The Spotflow Blueprint: Multi-Currency Treasury Infrastructure, Out of the Box

The infrastructure architecture described across the three layers above: local rail collection, instant ledger isolation, and execution-controlled repatriation is a deployable system.

Building it means 12–18 months of entity setup, banking relationships, and engineering work that competes directly with product roadmap. Accessing it means a single API integration that puts that entire treasury stack under the platform's control from day one.

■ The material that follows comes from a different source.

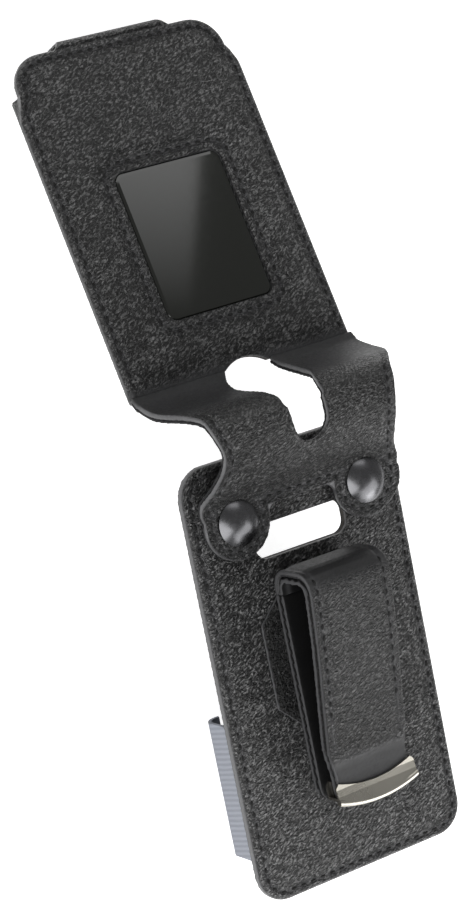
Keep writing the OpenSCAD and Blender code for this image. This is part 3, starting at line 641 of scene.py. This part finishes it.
lid_leather = skin("lid_cover", "lid_leather", "lid", M_LEATHER, FINE, ON_LID, shape_lid)
base_leather = skin("base_cover", "base_leather", "base", M_BASE_PAINTED_LIGHT, FINE, ON_BASE, shape_base)
STRAP_START = ON_BASE @ Vector((0, -4.0, 16.0))
STRAP_END = ON_BASE @ Vector((0, 20.8, 5.0))
strap_blend = ("strap", "lid", STRAP_START, STRAP_END)
strap_piece = skin("hinge_strap", "strap_leather", None, M_STRAP, TRIM_FINE, ON_BASE, shape_strap,
                   blend=strap_blend)
skin("strap_lining", "strap_inner", None, M_LINING, PLAIN_FINE, ON_BASE, shape_strap,
     blend=strap_blend)
clip_leather = skin("clip_front_cover", "clip_front_leather", "clip_arm", M_CLIP, TRIM_FINE, ON_BASE,
                    shape_clip)
skin("clip_front_lining", "clip_front_inner", "clip_arm", M_SMOOTH_SHADED, PLAIN_FINE, ON_BASE, shape_clip)
skin("clip_back_cover", "clip_back_leather", "base", M_SMOOTH_SHADED, PLAIN_FINE, ON_BASE, shape_back)
skin("clip_back_lining", "clip_back_inner", "base", M_SMOOTH_SHADED, PLAIN_FINE, ON_BASE, shape_back)
patch_piece = skin("clip_patch", "patch_leather", "base", M_PATCH, PLAIN_FINE, ON_BASE, shape_patch,
                   passes=8)

for node in ("base_lining", "lid_lining"):
    dress(node, M_LINING)
for node in ("base_board", "lid_board"):
    dress(node, M_BOARD)
for node in ("side_band_left", "side_band_right"):
    dress(node, M_ELASTIC)
for node in ("snap_cap_left", "snap_cap_right"):
    dress(node, M_CAP)
    nodes[node].data.polygons.foreach_set("use_smooth", [True] * len(nodes[node].data.polygons))
for node in ("snap_stud_left", "snap_stud_right", "snap_socket_left", "snap_socket_right"):
    dress(node, M_BRASS)
for node in ("clip_plate", "clip_rivets"):
    dress(node, M_STEEL)
dress("clip_tip", M_NICKEL)


def bent_spring():
    """The clip's steel strip, copied from its CAD node in spring steel, in place of that node."""
    steel = nodes["clip_spring"]
    obj = new_object("spring_strip", steel.data.copy())
    obj.matrix_world = steel.matrix_world.copy()
    obj.data.materials.clear()
    obj.data.materials.append(M_STEEL)
    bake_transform(obj)
    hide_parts("clip_spring")


bent_spring()


# Stitches

def resample(points, pitch, closed=False):
    """Points at an even pitch along a path, and the direction at each."""
    p = np.array(points, float)
    if closed:
        p = np.vstack([p, p[:1]])
    run = np.concatenate([[0], np.cumsum(np.linalg.norm(np.diff(p, axis=0), axis=1))])
    count = max(1, int(round(run[-1] / pitch)))
    at = (np.arange(count) + 0.5) * run[-1] / count

    def along(t):
        return np.stack([np.interp(np.clip(t, 0, run[-1]), run, p[:, k]) for k in range(3)], 1)

    way = along(at + 0.3) - along(at - 0.3)
    return along(at), way / np.linalg.norm(way, axis=1)[:, None]


def stitches(name, rows, matrix, on, body=None, blend=None, length=1.7, width=0.66, pitch=2.7):
    """A thread for each point on the leather: a short bowed capsule whose ends dip into it."""
    points = [v.co[:] for v in on.data.vertices]
    surface = BVHTree.FromPolygons(points, [f.vertices[:] for f in on.data.polygons])
    verts, faces = [], []
    ring, cuts = 6, 7
    for path, closed in rows:
        for p, t in zip(*resample(path, pitch, closed)):
            where = matrix @ Vector(p)
            ways = (matrix.to_3x3() @ Vector(t)).normalized()
            found, normal = surface.find_nearest(where)[:2]
            up = (normal - ways * normal.dot(ways)).normalized()
            side = ways.cross(up)
            start = len(verts)
            for k in range(cuts):
                u = k / (cuts - 1) * 2 - 1
                r = width / 2 * math.sqrt(max(0.05, 1 - 0.8 * u * u)) * MM
                centre = found + ways * (u * length / 2 * MM) + up * ((0.10 - 0.34 * u * u) * MM)
                for j in range(ring):
                    a = 2 * math.pi * j / ring
                    verts.append(centre + side * (r * math.cos(a)) + up * (r * 0.8 * math.sin(a)))
            for k in range(cuts - 1):
                for j in range(ring):
                    m = (j + 1) % ring
                    q = start + k * ring
                    faces.append((q + j, q + m, q + ring + m, q + ring + j))
            faces.append(tuple(start + j for j in reversed(range(ring))))
            faces.append(tuple(start + (cuts - 1) * ring + j for j in range(ring)))
    mesh = bpy.data.meshes.new(name)
    mesh.from_pydata([v[:] for v in verts], [], faces)
    mesh.polygons.foreach_set("use_smooth", [True] * len(mesh.polygons))
    mesh.materials.append(M_THREAD)
    obj = new_object(name, mesh)
    if blend:
        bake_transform(obj)
    else:
        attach(obj, body)


def arc(cx, cy, r, a0, a1, n=10):
    turns = [math.radians(a0 + (a1 - a0) * k / n) for k in range(n + 1)]
    return [(cx + r * math.cos(a), cy + r * math.sin(a)) for a in turns]


def round_box(cx, half_w, low_y, high_y, r):
    return (arc(cx + half_w - r, low_y + r, r, -90, 0) + arc(cx + half_w - r, high_y - r, r, 0, 90)
            + arc(cx - half_w + r, high_y - r, r, 90, 180) + arc(cx - half_w + r, low_y + r, r, 180, 270))


def at_height(points, z):
    return [(x, y, z) for x, y in points]


def pane():
    """The smoked film: a flange under the leather and a raised pane with a bevelled edge in the window."""
    top = LID_H - LID_LEATHER
    rings = [(FILM_LAP, top - FILM_T), (FILM_LAP, top), (-0.12, top), (-0.12, LID_H - 0.6),
             (-0.35, LID_H - 0.42), (-1.0, LID_H - 0.35)]
    verts, faces = [], []
    for grow, z in rings:
        outline = round_box(WINDOW_X, WINDOW_W / 2 + grow, WINDOW_AT - grow, WINDOW_AT + WINDOW_L + grow,
                            WINDOW_R + grow)
        count = len(outline)
        verts += at_height(outline, z)
    for k in range(len(rings) - 1):
        for j in range(count):
            m = (j + 1) % count
            faces.append((k * count + j, k * count + m, (k + 1) * count + m, (k + 1) * count + j))
    faces.append(tuple(reversed(range(count))))
    faces.append(tuple(range((len(rings) - 1) * count, len(rings) * count)))
    mesh = bpy.data.meshes.new("window_pane")
    mesh.from_pydata([(ON_LID @ Vector(v))[:] for v in verts], [], faces)
    mesh.materials.append(M_FILM)
    obj = new_object("window_pane", mesh)
    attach(obj, "lid")
    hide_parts("window_film")


pane()


def base_thread():
    line = round_box(0, BASE_W / 2 - BASE_SEAM, BASE_SEAM - BASE_REACH, BASE_TOP - BASE_SEAM, 5.0)
    stitches("base_thread", [(at_height(line, BASE_H), True)], ON_BASE, base_leather, "base")


def lid_thread():
    """One row up the sides and round the end, and one round the window."""
    half, narrow = LID_W / 2 - LID_SEAM, LID_NARROW_W / 2 - LID_SEAM
    right_side = [(half, CREASE + 1.5), (half, LID_NARROW_AT - LID_TAPER - 0.4),
                  (narrow + 0.1, LID_NARROW_AT - 0.5)]
    right_side += arc(narrow + LID_SEAM - LID_CORNER, LID_END - LID_CORNER, LID_CORNER - LID_SEAM, 0, 90)
    edge_line = right_side + [(-x, y) for x, y in reversed(right_side)]
    window_line = round_box(WINDOW_X, WINDOW_W / 2 + WINDOW_SEAM, WINDOW_AT - WINDOW_SEAM,
                            WINDOW_AT + WINDOW_L + WINDOW_SEAM, WINDOW_R + 1.0)
    rows = [(at_height(edge_line, LID_H), False), (at_height(window_line, LID_H), True)]
    stitches("lid_thread", rows, ON_LID, lid_leather, "lid")


def strap_thread():
    """One row down a side of the strap, round its tab, over the notch, and back up the other side."""
    side = [(half - STRAP_SEAM, y, z) for y, z, half in STRAP[15:-4:2]]
    tab = at_height(arc(SNAP_X, -SNAP_AT, TAB_R - STRAP_SEAM, 0, -168, 16), TAB_Z)
    notch = [(9.6, -6.2, 15.9), (0, -6.1, 15.95)]
    one_side = np.array(side + tab + notch)
    row = np.vstack([one_side, (one_side * (-1, 1, 1))[::-1]])
    row[:, 0] += strap_lean(row[:, 0], run_along(STRAP, row[:, 1], row[:, 2])[0])
    stitches("strap_thread", [(row, False)], ON_BASE, strap_piece, blend=strap_blend)


def clip_thread():
    """A row down each side of the front leg, from the crown to the tip."""
    rows = [([(side * (CLIP_W / 2 - CLIP_SEAM), y, z) for y, z in CLIP[8:19]], False) for side in (-1, 1)]
    stitches("clip_thread", rows, ON_BASE, clip_leather, "clip_arm")


def patch_thread():
    half = PATCH_W / 2 - PATCH_SEAM
    low = PATCH_SEAM - PATCH_AT - PATCH_L / 2
    high = PATCH_L / 2 - PATCH_AT - PATCH_SEAM
    cut = PATCH_CUT - 0.9
    line = [(half - cut, low), (half, low + cut), (half, high - cut), (half - cut, high),
            (cut - half, high), (-half, high - cut), (-half, low + cut), (cut - half, low)]
    stitches("patch_thread", [(at_height(line, PATCH_Z), True)], ON_BASE, patch_piece, "base")


base_thread()
lid_thread()
strap_thread()
clip_thread()
patch_thread()


# Camera, lights and floor

def camera():
    turn = Matrix.Rotation(math.radians(BASE_TILT), 3, "X")
    right = turn @ Vector(CAMERA_RIGHT)
    up = turn @ Vector(CAMERA_UP)
    right.normalize()
    up = (up - right * up.dot(right)).normalized()
    back = right.cross(up)
    data = bpy.data.cameras.new("camera")
    obj = new_object("camera", data)
    rot = Matrix((right, up, back)).transposed().to_4x4()
    obj.matrix_world = Matrix.Translation(ON_BASE @ Vector(CAMERA_AT)) @ rot
    data.sensor_width = SENSOR
    data.lens = SENSOR * PHOTO_FOCAL / PHOTO_HEIGHT
    data.clip_start = 0.01
    data.clip_end = 20.0
    bpy.context.scene.camera = obj
    return obj


def area(name, where, target, size, power):
    """A soft panel of light that faces its target."""
    data = bpy.data.lights.new(name, "AREA")
    data.shape = "RECTANGLE"
    data.size, data.size_y = size
    data.energy = power
    obj = new_object(name, data)
    way = Vector(target) - Vector(where)
    obj.matrix_world = Matrix.Translation(where) @ way.to_track_quat("-Z", "Y").to_matrix().to_4x4()
    return obj


def mirrored(frame, point, eye, distance):
    """Where the eye sees a reflection in a cover's face at a point, at that distance from it."""
    spot = frame @ Vector(point)
    normal = (frame.to_3x3() @ Vector((0, 0, 1))).normalized()
    view = (eye - spot).normalized()
    return spot + distance * (2 * view.dot(normal) * normal - view)


def window_light(eye):
    """A panel whose right edge shows in the window as the slanting line between light and dark.

    It is dark over its lower part, so that the reflection fades towards the window's foot.
    """
    distance, width, length, power = 0.8, 0.55, 0.6, 2.3
    upper = mirrored(ON_LID, (*SHINE_TOP, LID_H), eye, distance)
    lower = mirrored(ON_LID, (*SHINE_FOOT, LID_H), eye, distance)
    along = (upper - lower).normalized()
    target = ON_LID @ Vector((WINDOW_X, WINDOW_AT + WINDOW_L / 2, LID_H))
    away = ((upper + lower) / 2 - target).normalized()
    side = along.cross(away).normalized()
    if side.x > 0:
        side = -side
    middle = (upper + lower) / 2 + side * width / 2
    obj = area("window_light", middle, target, (width, length), power)
    obj.data.use_nodes = True
    tree = obj.data.node_tree
    spread = add(tree, "ShaderNodeNewGeometry")
    parts = add(tree, "ShaderNodeSeparateXYZ")
    fade = add(tree, "ShaderNodeMapRange", in_1=0.43, in_2=0.55, in_3=0.0, in_4=1.0)
    link(tree, spread.outputs["Parametric"], parts.inputs[0])
    link(tree, parts.outputs["Y"], fade.inputs[0])
    link(tree, fade.outputs[0], tree.nodes["Emission"].inputs["Strength"])
    back = side.cross(along).normalized()
    if back.dot(away) < 0:
        side, back = -side, -back
    obj.matrix_world = Matrix.Translation(middle) @ Matrix((side, along, back)).transposed().to_4x4()


eye = camera().matrix_world.translation
window_light(eye)
area("left", (-0.34, -0.28, 0.38), (0, 0, 0.02), (0.5, 0.5), 3.0)
area("low", (0.36, -0.6, 0.45), (0, -0.05, 0.02), (0.8, 0.5), 3.6)
area("crest", (0.40, -0.66, 0.21), (0, 0, 0.02), (0.3, 0.3), 1.3)
area("far", (-0.45, 0.68, 0.32), (0, 0, 0.02), (0.22, 0.22), 0.9)


def even_sky():
    world = bpy.data.worlds.new("world")
    bpy.context.scene.world = world
    world.use_nodes = True
    world.node_tree.nodes["Background"].inputs[0].default_value = (1, 1, 1, 1)
    world.node_tree.nodes["Background"].inputs[1].default_value = 0.3


def white_floor():
    """A matt floor that takes the shadow and glows to the camera, in reflections and through glass."""
    bpy.ops.mesh.primitive_plane_add(size=6.0, location=(0, 0, -0.0003))
    floor = bpy.context.object
    floor.name = "floor"
    white, tree, shader = new_material("white_floor")
    shader.inputs["Base Color"].default_value = (0.9, 0.9, 0.9, 1)
    shader.inputs["Roughness"].default_value = 0.9
    rays = add(tree, "ShaderNodeLightPath")
    seen = add(tree, "ShaderNodeMath", operation="MAXIMUM")
    link(tree, rays.outputs["Is Camera Ray"], seen.inputs[0])
    link(tree, rays.outputs["Is Glossy Ray"], seen.inputs[1])
    through = add(tree, "ShaderNodeMath", operation="MAXIMUM")
    link(tree, seen.outputs[0], through.inputs[0])
    link(tree, rays.outputs["Is Transmission Ray"], through.inputs[1])
    glow = add(tree, "ShaderNodeEmission")
    glow.inputs["Strength"].default_value = 0.75
    both = add(tree, "ShaderNodeAddShader")
    link(tree, shader.outputs[0], both.inputs[0])
    link(tree, glow.outputs[0], both.inputs[1])
    pick = add(tree, "ShaderNodeMixShader")
    link(tree, through.outputs[0], pick.inputs[0])
    link(tree, shader.outputs[0], pick.inputs[1])
    link(tree, both.outputs[0], pick.inputs[2])
    link(tree, pick.outputs[0], tree.nodes["Material Output"].inputs[0])
    floor.data.materials.append(white)


even_sky()
white_floor()
bpy.context.scene.view_settings.view_transform = "Standard"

With Spotflow, you get access to multi-currency virtual wallets and cross-border settlement rails built specifically for the corridors where legacy infrastructure fails: Nigeria, Ghana, Kenya, Brazil, and beyond, without requiring platforms to build proprietary treasury engines or establish local entities in each market.

Spotflow's infrastructure delivers:

  • Local collection rails across Nigeria (NIP, USSD), Ghana (MTN MoMo), Kenya (M-Pesa), and Brazil (Pix), with no per-market integration work required from the platform's engineering team
  • Instant virtual account crediting at the transaction level; funds land in the platform's multi-currency ledger in real time, not in a pooled acquirer balance
  • Conversion execution control: platforms choose when to convert, at live interbank-referenced rates, rather than accepting forced batch conversions at opaque blended rates
  • Natural hedge matching for platforms with payables and receivables in the same corridor, reducing conversion volume and cost automatically
  • FX settlement into functional currency (USD, EUR, GBP) with full reconciliation reporting that surfaces effective rates at the transaction level, not the batch level

For a CFO running treasury on a platform that collects $2M per month across Nigeria, Ghana, and Kenya, a conservative 4% effective rate improvement across NGN, GHS, and KES corridors recovers $80,000 per month, $960,000 annually, which was previously invisible inside the settlement report.

The FX volatility in these markets is not a temporary condition. It is a structural feature of high-growth emerging economies, and it will persist. The platforms that protect their margin will be the ones that stopped treating settlement as a back-office function and started treating it as a treasury decision.